I’m not telling you to shill out thousands of dollars every time you see a coat that moves you. Tashjian likes to say: “I shop all the time, and buy very rarely.” If you’re doing it right, there will live in your mind the ones that got away. They’re like the lives you’ve never lived, to inform the one you are living. It’s an education that comes from wanting something you can’t have, and not by having it. In an essay on fashion, Rachel Kushner writes, “We long to change and eventually do. Who is to say that the longing wasn’t the most purposeful agent of that change?”

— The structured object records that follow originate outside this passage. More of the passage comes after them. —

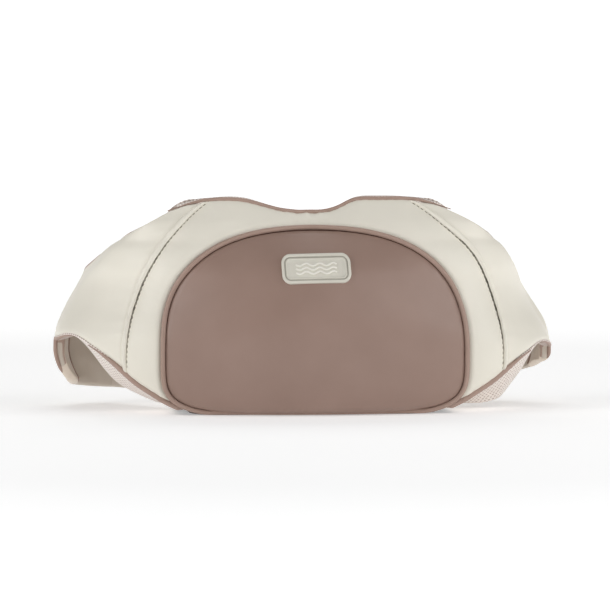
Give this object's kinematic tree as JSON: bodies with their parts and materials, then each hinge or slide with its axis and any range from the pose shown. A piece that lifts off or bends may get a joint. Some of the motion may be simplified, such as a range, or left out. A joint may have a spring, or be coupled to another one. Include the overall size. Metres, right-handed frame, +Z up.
{
  "type": "shiatsu neck massager",
  "caption": "Padded neck and shoulder massager with a domed front panel, flexible wings ending in arm loops, and two counter-rotating kneading heads behind a mesh back.",
  "frame": {"origin": "on the flat base, on the part's plane of symmetry, below the middle of the padded body", "axes": "+X runs along the width towards the loop with the control pod, +Y towards the mesh massaging side, +Z up"},
  "size_m": [0.4028, 0.1774, 0.1733],
  "materials": {
    "panel_leather": "satin",
    "piping": "satin",
    "cover_leather": "satin",
    "badge_rubber": "matt",
    "mesh_fabric": "matt",
    "base_fabric": "matt",
    "foam": "matt",
    "lining_fabric": "matt",
    "suede_band": "matt",
    "zip_tape": "matt",
    "zip_metal": "satin",
    "shell_abs": "matt",
    "gearbox_nylon": "matt",
    "steel": "satin",
    "motor_can": "satin",
    "bronze": "satin",
    "node_plastic": "satin",
    "cell_wrap": "gloss",
    "circuit_board": "gloss",
    "inlet_plastic": "matt",
    "wire_sheath": "satin",
    "button_plastic": "satin",
    "light_lens": "gloss"
  },
  "bodies": {
    "root": {"front_panel": "panel_leather", "front_panel_piping": "piping", "front_cover": "cover_leather", "badge": "badge_rubber", "top_piping": "piping", "mesh_cover": "mesh_fabric", "base_panel": "base_fabric", "left_side_foam": "foam", "right_side_foam": "foam", "left_wing_root": "cover_leather", "right_wing_root": "cover_leather", "left_hem_piping": "piping", "right_hem_piping": "piping", "left_strap_root": "cover_leather", "right_strap_root": "cover_leather", "zipper_tape": "zip_tape", "front_shell": "shell_abs", "rear_frame": "shell_abs", "gearbox_base": "gearbox_nylon", "gearbox_cover": "gearbox_nylon", "gearbox_screws": "steel", "frame_screws": "steel", "motor": "motor_can", "motor_bracket": "steel", "worm_bearing": "bronze", "head_bushes": "bronze", "battery_pack": "cell_wrap", "control_board": "circuit_board", "charge_inlet": "inlet_plastic", "wiring_loom": "wire_sheath"},
    "left_head": {"left_worm_wheel": "gearbox_nylon", "left_head_shaft": "steel", "left_head_plate": "shell_abs", "left_node_axles": "steel"},
    "right_head": {"right_worm_wheel": "gearbox_nylon", "right_head_shaft": "steel", "right_head_plate": "shell_abs", "right_node_axles": "steel"},
    "worm_drive": {"worm_shaft": "steel", "worm": "bronze"},
    "left_upper_node": {"left_upper_node": "node_plastic"},
    "left_lower_node": {"left_lower_node": "node_plastic"},
    "right_upper_node": {"right_upper_node": "node_plastic"},
    "right_lower_node": {"right_lower_node": "node_plastic"},
    "left_wing": {"left_wing_panel": "cover_leather", "left_wing_lining": "lining_fabric", "left_wing_piping": "piping", "left_loop_strap": "cover_leather", "left_loop_band": "suede_band"},
    "right_wing": {"right_wing_panel": "cover_leather", "right_wing_lining": "lining_fabric", "right_wing_piping": "piping", "right_loop_strap": "cover_leather", "right_loop_band": "suede_band", "control_pod": "shell_abs", "status_light": "light_lens"},
    "power_button": {"power_button": "button_plastic"},
    "direction_button": {"direction_button": "button_plastic"},
    "heat_button": {"heat_button": "button_plastic"},
    "zipper": {"zipper_slider": "zip_metal"}
  },
  "joints": [
    {"name": "left_head_turn", "type": "hinge", "parent": "root", "child": "left_head", "pos_m": [-0.045, -0.038, 0.08], "axis": [0, 1, 0], "continuous": true},
    {"name": "right_head_turn", "type": "hinge", "parent": "root", "child": "right_head", "pos_m": [0.045, -0.038, 0.08], "axis": [0, 1, 0], "continuous": true},
    {"name": "worm_turn", "type": "hinge", "parent": "root", "child": "worm_drive", "pos_m": [0, -0.038, 0.08], "axis": [0, 0, 1], "continuous": true},
    {"name": "left_upper_node_spin", "type": "hinge", "parent": "left_head", "child": "left_upper_node", "pos_m": [-0.05877, 0, 0.09966], "axis": [0, 1, 0], "continuous": true},
    {"name": "left_lower_node_spin", "type": "hinge", "parent": "left_head", "child": "left_lower_node", "pos_m": [-0.03123, 0, 0.06034], "axis": [0, 1, 0], "continuous": true},
    {"name": "right_upper_node_spin", "type": "hinge", "parent": "right_head", "child": "right_upper_node", "pos_m": [0.05877, 0, 0.09966], "axis": [0, 1, 0], "continuous": true},
    {"name": "right_lower_node_spin", "type": "hinge", "parent": "right_head", "child": "right_lower_node", "pos_m": [0.03123, 0, 0.06034], "axis": [0, 1, 0], "continuous": true},
    {"name": "left_wing_flex", "type": "hinge", "parent": "root", "child": "left_wing", "pos_m": [-0.152, 0.028, 0.07], "axis": [0, 0, 1], "range_deg": [-8, 8], "stiffness_Nm_per_rad": 1.5},
    {"name": "right_wing_flex", "type": "hinge", "parent": "root", "child": "right_wing", "pos_m": [0.152, 0.028, 0.07], "axis": [0, 0, 1], "range_deg": [-8, 8], "stiffness_Nm_per_rad": 1.5},
    {"name": "power_button_press", "type": "slide", "parent": "right_wing", "child": "power_button", "axis": [0, -1, 0], "range_m": [0, 0.0012], "stiffness_N_per_m": 900},
    {"name": "direction_button_press", "type": "slide", "parent": "right_wing", "child": "direction_button", "axis": [0, -1, 0], "range_m": [0, 0.0012], "stiffness_N_per_m": 900},
    {"name": "heat_button_press", "type": "slide", "parent": "right_wing", "child": "heat_button", "axis": [0, -1, 0], "range_m": [0, 0.0012], "stiffness_N_per_m": 900},
    {"name": "zipper_run", "type": "slide", "parent": "root", "child": "zipper", "axis": [1, 0, 0], "range_m": [0, 0.155]}
  ],
  "couplings": [
    {"joint": "right_head_turn", "follows": "left_head_turn", "ratio": -1},
    {"joint": "worm_turn", "follows": "left_head_turn", "ratio": 32}
  ]
}
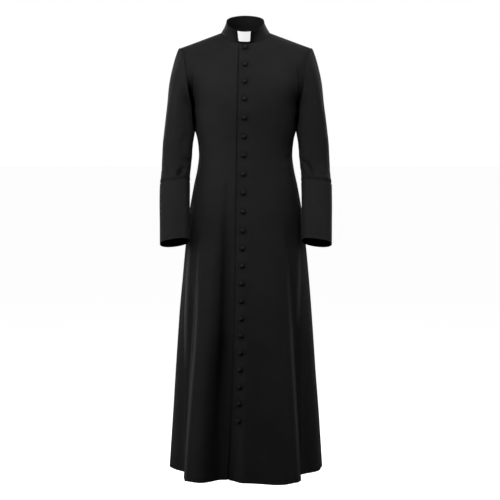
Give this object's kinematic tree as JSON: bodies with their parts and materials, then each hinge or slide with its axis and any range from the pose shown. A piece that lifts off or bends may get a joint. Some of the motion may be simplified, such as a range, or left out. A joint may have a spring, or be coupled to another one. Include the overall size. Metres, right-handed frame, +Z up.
{
  "type": "cassock",
  "caption": "Full-length clergy gown with a stand collar open over a white tab, a buttoned lapped front, deep cuffs and a flared, pleated skirt, hollow as when worn.",
  "frame": {"origin": "the middle of the neck opening, level with the points where the shoulder seams meet the collar, where the wearer holds the gown up", "axes": "+X towards the wearer's left, -Y towards the front, +Z up along the wearer's body"},
  "size_m": [0.5512, 0.4443, 1.4898],
  "materials": {
    "cloth": "matt black worsted twill",
    "button": "button covered in the same black cloth",
    "tab": "smooth white with a soft sheen"
  },
  "bodies": {
    "root": {"front_left": "cloth", "front_right": "cloth", "back_left": "cloth", "back_right": "cloth", "sleeve_top_left": "cloth", "sleeve_top_right": "cloth", "sleeve_under_left": "cloth", "sleeve_under_right": "cloth", "cuff_left": "cloth", "cuff_right": "cloth", "collar_band": "cloth", "collar_tab": "tab", "button_01": "button", "button_02": "button", "button_03": "button", "button_04": "button", "button_05": "button", "button_06": "button", "button_07": "button", "button_08": "button", "button_09": "button", "button_10": "button", "button_11": "button", "button_12": "button", "button_13": "button", "button_14": "button", "button_15": "button", "button_16": "button", "button_17": "button", "button_18": "button", "button_19": "button", "button_20": "button", "button_21": "button", "button_22": "button"}
  },
  "joints": []
}
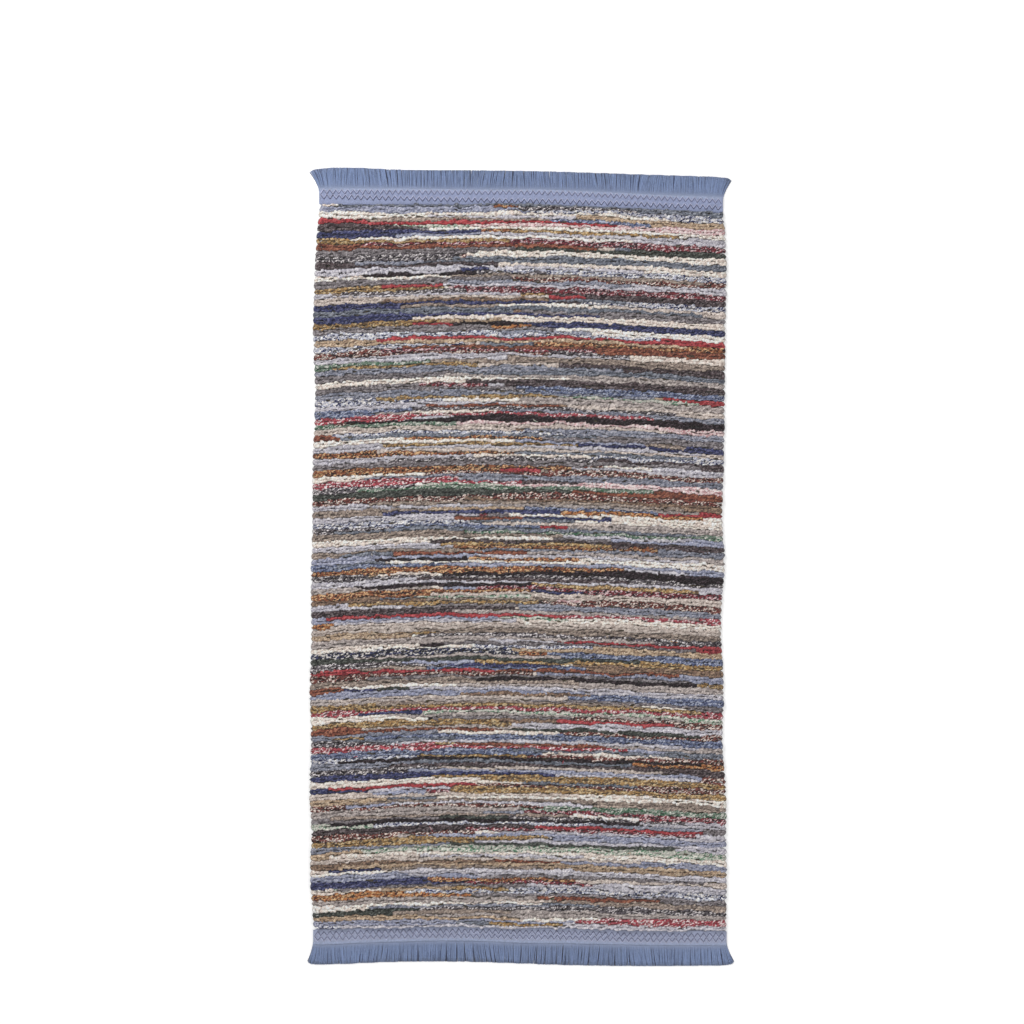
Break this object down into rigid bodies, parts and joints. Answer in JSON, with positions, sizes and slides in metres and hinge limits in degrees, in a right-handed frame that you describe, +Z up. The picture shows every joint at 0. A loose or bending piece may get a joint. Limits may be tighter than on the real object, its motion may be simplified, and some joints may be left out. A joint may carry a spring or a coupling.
{
  "type": "hooked rug",
  "caption": "Long floor rug of hooked looped yarn in thin multicoloured stripes, with a woven heading band and a dense cut fringe at each end.",
  "frame": {"origin": "middle of the rug's underside, on the surface that it lies on", "axes": "+X across the rug, +Y along it towards the north heading, +Z up out of the pile"},
  "size_m": [0.8013, 1.501, 0.0105],
  "materials": {
    "pile": "looped yarn in many colours, matte",
    "heading": "fine woven lilac-blue band, matte",
    "fringe": "fine blue threads, slight sheen"
  },
  "bodies": {
    "root": {"rug_field": "pile", "heading_north": "heading", "heading_south": "heading", "fringe_north": "fringe", "fringe_south": "fringe"}
  },
  "joints": []
}
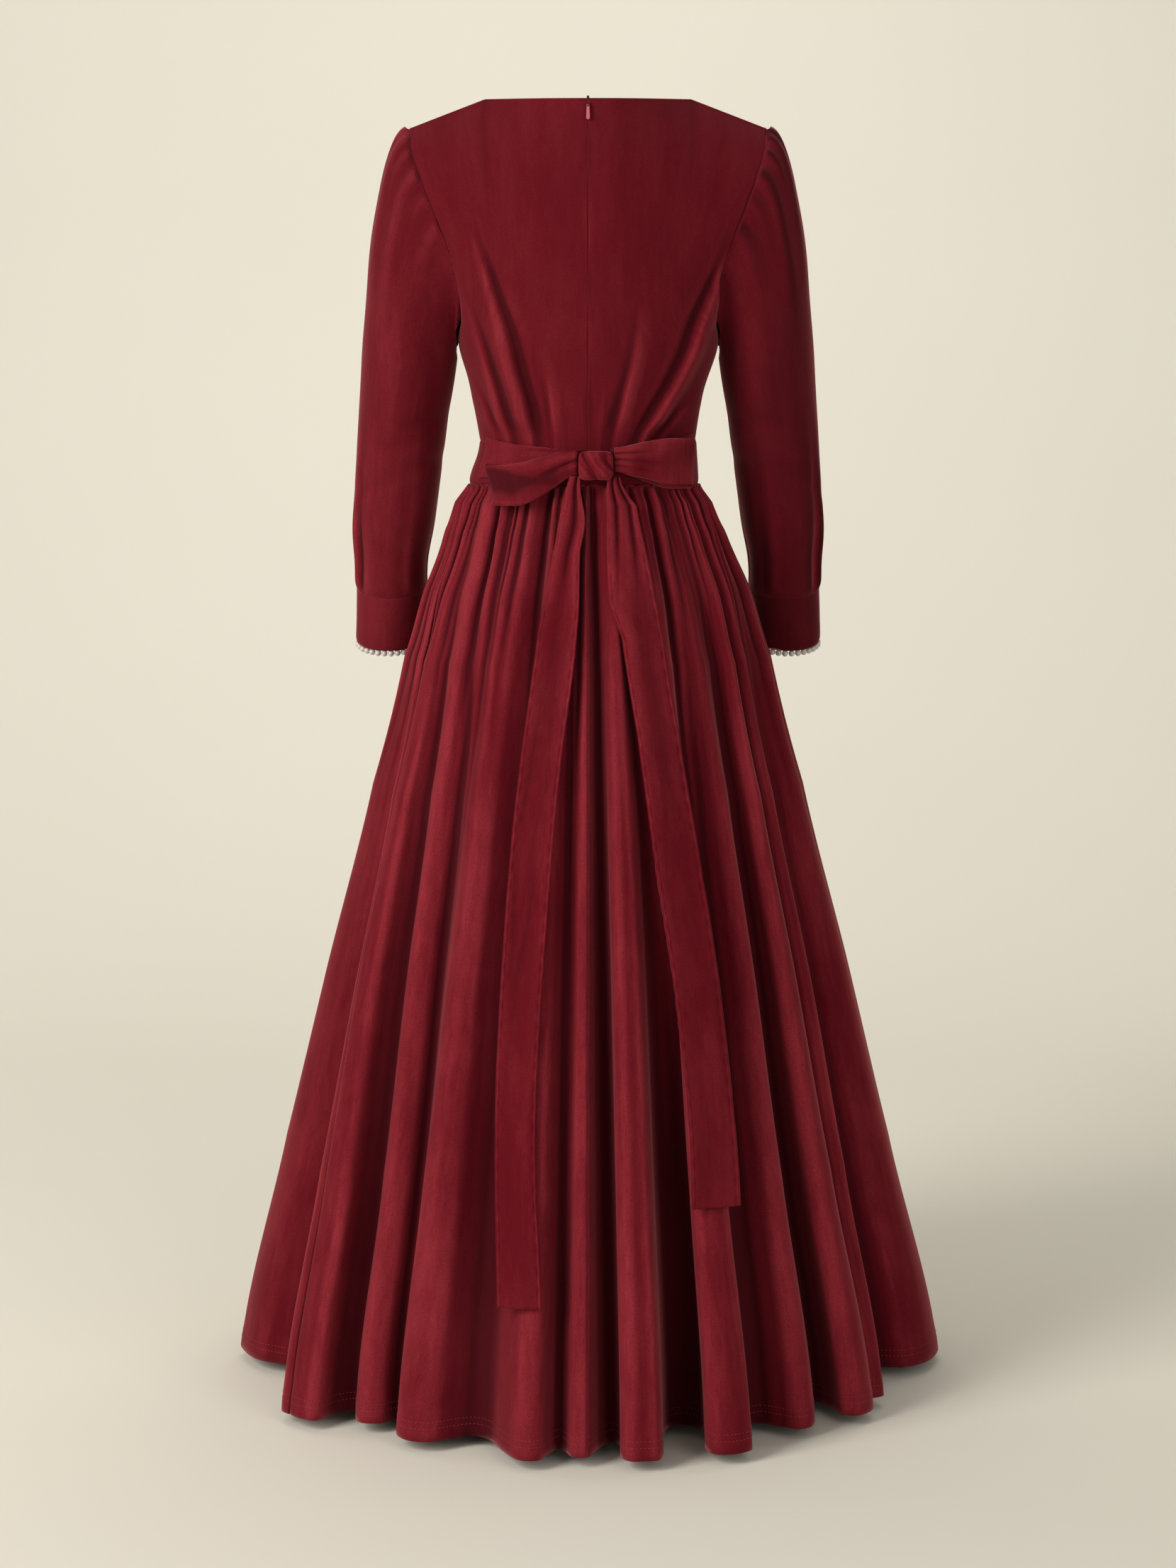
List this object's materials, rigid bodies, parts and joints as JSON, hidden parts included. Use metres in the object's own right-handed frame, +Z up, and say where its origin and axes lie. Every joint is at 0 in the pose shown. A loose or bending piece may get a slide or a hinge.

Recently, Tashjian told me that she started dressing up to go to the doctor’s office. At first, it felt old-fashioned and funny, “like getting dressed up to go to the bank.” The ritual had an element of the ridiculous, which meant that it was human. She thought to herself, the only difference between her and her dog is that she needs to wear clothes, and her dog does not. “And I think the coat is the apex of that philosophy of clothing yourself, as if this is the marker between man and dog,” she says. “It shows how seriously you take your humanity.”